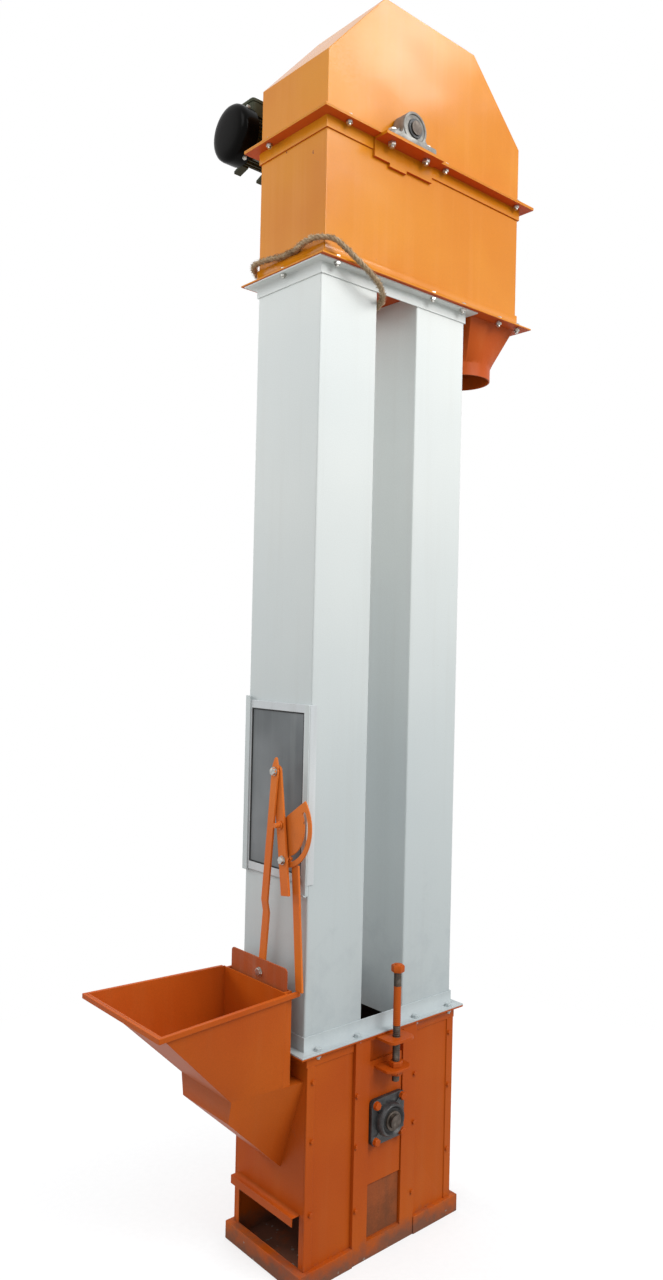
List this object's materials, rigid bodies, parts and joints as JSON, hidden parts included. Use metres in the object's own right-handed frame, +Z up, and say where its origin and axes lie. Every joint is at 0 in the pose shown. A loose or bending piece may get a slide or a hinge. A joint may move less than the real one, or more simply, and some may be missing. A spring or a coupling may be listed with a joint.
{
  "type": "bucket elevator",
  "caption": "Upright bucket elevator on its own boot, with a gated feed hopper, twin casing legs, belt take-up, shouldered head, side drive and round discharge spout.",
  "frame": {"origin": "on the ground, midway between the two casing legs", "axes": "+Z up, +X along the machine from the feed hopper to the discharge spout, -Y towards the front, with the gear drive at the back (+Y)"},
  "size_m": [1.2175, 0.571, 3.226],
  "materials": {
    "head_paint": "semi-gloss orange enamel",
    "base_paint": "dusty orange enamel",
    "leg_paint": "semi-gloss off-white enamel",
    "panel_paint": "grey enamel",
    "motor_paint": "grey-green enamel",
    "fan_cover_paint": "satin black",
    "machined_steel": "turned, slightly dull",
    "cast_bearing": "dark grey works paint and oil",
    "bare_casting": "bare sand-cast iron",
    "belt_rubber": "matt",
    "bucket_steel": "pressed steel",
    "sisal": "three-strand sisal"
  },
  "bodies": {
    "frame": {"base_frame": "base_paint", "bearing_bracket_back": "head_paint", "bearing_bracket_front": "head_paint", "boot_back_wall": "base_paint", "boot_end_wall": "base_paint", "boot_front_wall": "base_paint", "boot_inlet_wall": "base_paint", "boot_top_flange": "base_paint", "bucket_belt": "belt_rubber", "buckets": "bucket_steel", "discharge_spout": "head_paint", "drive_motor": "motor_paint", "fan_cover": "fan_cover_paint", "gate_guides": "base_paint", "gear_reducer": "motor_paint", "hatch_frame": "leg_paint", "hatch_panel": "panel_paint", "head_bearing_back": "bare_casting", "head_bearing_front": "bare_casting", "head_box": "head_paint", "head_top_angle": "head_paint", "hood": "head_paint", "hopper": "base_paint", "hopper_rim": "base_paint", "inlet_leg": "leg_paint", "leg_foot_flange": "leg_paint", "leg_head_flange": "leg_paint", "lever_quadrant": "base_paint", "quadrant_post": "base_paint", "reducer_bracket": "head_paint", "return_leg": "leg_paint", "rope_sling": "sisal", "takeup_guides_back": "base_paint", "takeup_guides_front": "base_paint"},
    "head_shaft": {"head_pulley": "machined_steel"},
    "takeup": {"takeup_slide_front": "base_paint", "takeup_slide_back": "base_paint", "tail_bearing_front": "cast_bearing", "tail_bearing_back": "cast_bearing", "takeup_screw_front": "machined_steel", "takeup_screw_back": "machined_steel"},
    "tail_shaft": {"tail_pulley": "machined_steel"},
    "lever": {"gate_lever": "base_paint"},
    "link": {"gate_link": "base_paint"},
    "gate": {"gate_plate": "base_paint"}
  },
  "joints": [
    {"name": "head_shaft_turn", "type": "hinge", "parent": "frame", "child": "head_shaft", "pos_m": [0, 0, 2.898], "axis": [0, 1, 0], "continuous": true},
    {"name": "takeup_slide", "type": "slide", "parent": "frame", "child": "takeup", "axis": [0, 0, 1], "range_m": [0, 0.05]},
    {"name": "tail_shaft_turn", "type": "hinge", "parent": "takeup", "child": "tail_shaft", "pos_m": [0, 0, 0.345], "axis": [0, 1, 0], "continuous": true},
    {"name": "gate_lever_swing", "type": "hinge", "parent": "frame", "child": "lever", "pos_m": [-0.3055, -0.071, 1.119], "axis": [-1, 0, 0], "range_deg": [0, 100]},
    {"name": "gate_link_swing", "type": "hinge", "parent": "lever", "child": "link", "pos_m": [-0.3125, -0.05277, 1.24873], "axis": [-1, 0, 0], "range_deg": [-88, 0]},
    {"name": "gate_slide", "type": "slide", "parent": "frame", "child": "gate", "axis": [0, 0, -1], "range_m": [0, 0.17]}
  ],
  "couplings": [
    {"joint": "tail_shaft_turn", "follows": "head_shaft_turn", "ratio": 1},
    {"joint": "gate_link_swing", "follows": "gate_lever_swing", "ratio": -0.8793},
    {"joint": "gate_slide", "follows": "gate_lever_swing", "m_per_rad": 0.0974}
  ]
}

..........

* EXERCISE AIM *
Reproduce the material in full, with no word added or dropped.

* REPLY TO THE EXERCISE *
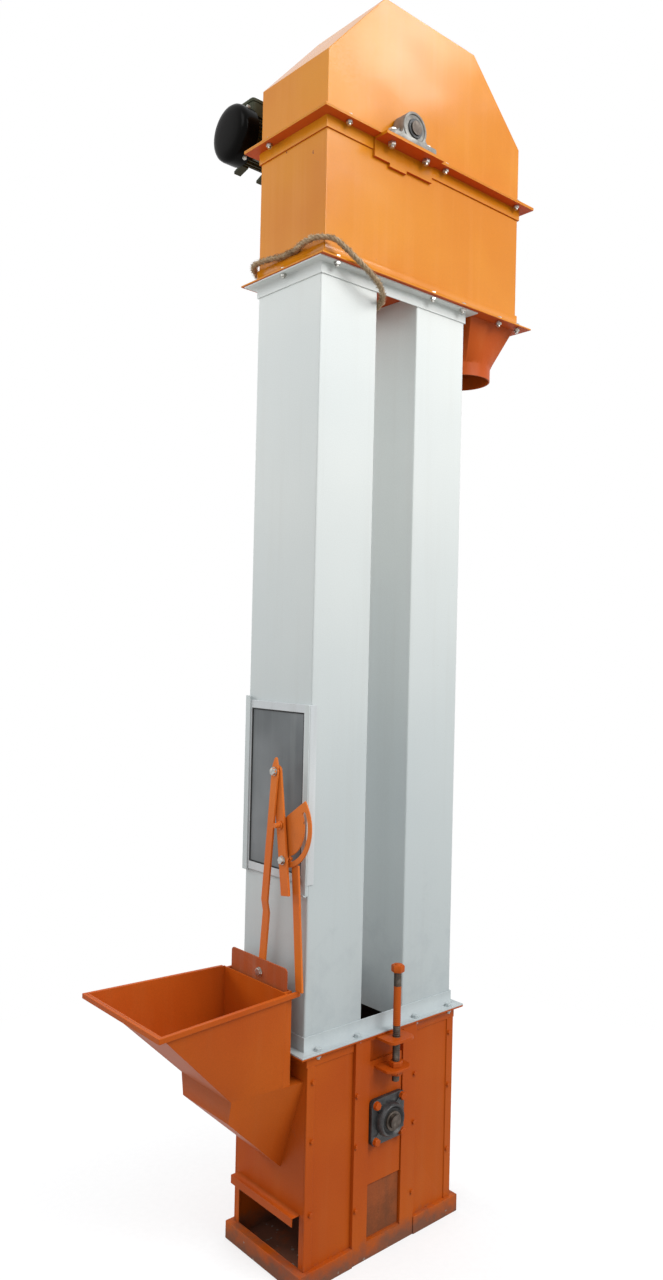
List this object's materials, rigid bodies, parts and joints as JSON, hidden parts included. Use metres in the object's own right-handed frame, +Z up, and say where its origin and axes lie. Every joint is at 0 in the pose shown. A loose or bending piece may get a slide or a hinge. A joint may move less than the real one, or more simply, and some may be missing. A spring or a coupling may be listed with a joint.
{
  "type": "bucket elevator",
  "caption": "Upright bucket elevator on its own boot, with a gated feed hopper, twin casing legs, belt take-up, shouldered head, side drive and round discharge spout.",
  "frame": {"origin": "on the ground, midway between the two casing legs", "axes": "+Z up, +X along the machine from the feed hopper to the discharge spout, -Y towards the front, with the gear drive at the back (+Y)"},
  "size_m": [1.2175, 0.571, 3.226],
  "materials": {
    "head_paint": "semi-gloss orange enamel",
    "base_paint": "dusty orange enamel",
    "leg_paint": "semi-gloss off-white enamel",
    "panel_paint": "grey enamel",
    "motor_paint": "grey-green enamel",
    "fan_cover_paint": "satin black",
    "machined_steel": "turned, slightly dull",
    "cast_bearing": "dark grey works paint and oil",
    "bare_casting": "bare sand-cast iron",
    "belt_rubber": "matt",
    "bucket_steel": "pressed steel",
    "sisal": "three-strand sisal"
  },
  "bodies": {
    "frame": {"base_frame": "base_paint", "bearing_bracket_back": "head_paint", "bearing_bracket_front": "head_paint", "boot_back_wall": "base_paint", "boot_end_wall": "base_paint", "boot_front_wall": "base_paint", "boot_inlet_wall": "base_paint", "boot_top_flange": "base_paint", "bucket_belt": "belt_rubber", "buckets": "bucket_steel", "discharge_spout": "head_paint", "drive_motor": "motor_paint", "fan_cover": "fan_cover_paint", "gate_guides": "base_paint", "gear_reducer": "motor_paint", "hatch_frame": "leg_paint", "hatch_panel": "panel_paint", "head_bearing_back": "bare_casting", "head_bearing_front": "bare_casting", "head_box": "head_paint", "head_top_angle": "head_paint", "hood": "head_paint", "hopper": "base_paint", "hopper_rim": "base_paint", "inlet_leg": "leg_paint", "leg_foot_flange": "leg_paint", "leg_head_flange": "leg_paint", "lever_quadrant": "base_paint", "quadrant_post": "base_paint", "reducer_bracket": "head_paint", "return_leg": "leg_paint", "rope_sling": "sisal", "takeup_guides_back": "base_paint", "takeup_guides_front": "base_paint"},
    "head_shaft": {"head_pulley": "machined_steel"},
    "takeup": {"takeup_slide_front": "base_paint", "takeup_slide_back": "base_paint", "tail_bearing_front": "cast_bearing", "tail_bearing_back": "cast_bearing", "takeup_screw_front": "machined_steel", "takeup_screw_back": "machined_steel"},
    "tail_shaft": {"tail_pulley": "machined_steel"},
    "lever": {"gate_lever": "base_paint"},
    "link": {"gate_link": "base_paint"},
    "gate": {"gate_plate": "base_paint"}
  },
  "joints": [
    {"name": "head_shaft_turn", "type": "hinge", "parent": "frame", "child": "head_shaft", "pos_m": [0, 0, 2.898], "axis": [0, 1, 0], "continuous": true},
    {"name": "takeup_slide", "type": "slide", "parent": "frame", "child": "takeup", "axis": [0, 0, 1], "range_m": [0, 0.05]},
    {"name": "tail_shaft_turn", "type": "hinge", "parent": "takeup", "child": "tail_shaft", "pos_m": [0, 0, 0.345], "axis": [0, 1, 0], "continuous": true},
    {"name": "gate_lever_swing", "type": "hinge", "parent": "frame", "child": "lever", "pos_m": [-0.3055, -0.071, 1.119], "axis": [-1, 0, 0], "range_deg": [0, 100]},
    {"name": "gate_link_swing", "type": "hinge", "parent": "lever", "child": "link", "pos_m": [-0.3125, -0.05277, 1.24873], "axis": [-1, 0, 0], "range_deg": [-88, 0]},
    {"name": "gate_slide", "type": "slide", "parent": "frame", "child": "gate", "axis": [0, 0, -1], "range_m": [0, 0.17]}
  ],
  "couplings": [
    {"joint": "tail_shaft_turn", "follows": "head_shaft_turn", "ratio": 1},
    {"joint": "gate_link_swing", "follows": "gate_lever_swing", "ratio": -0.8793},
    {"joint": "gate_slide", "follows": "gate_lever_swing", "m_per_rad": 0.0974}
  ]
}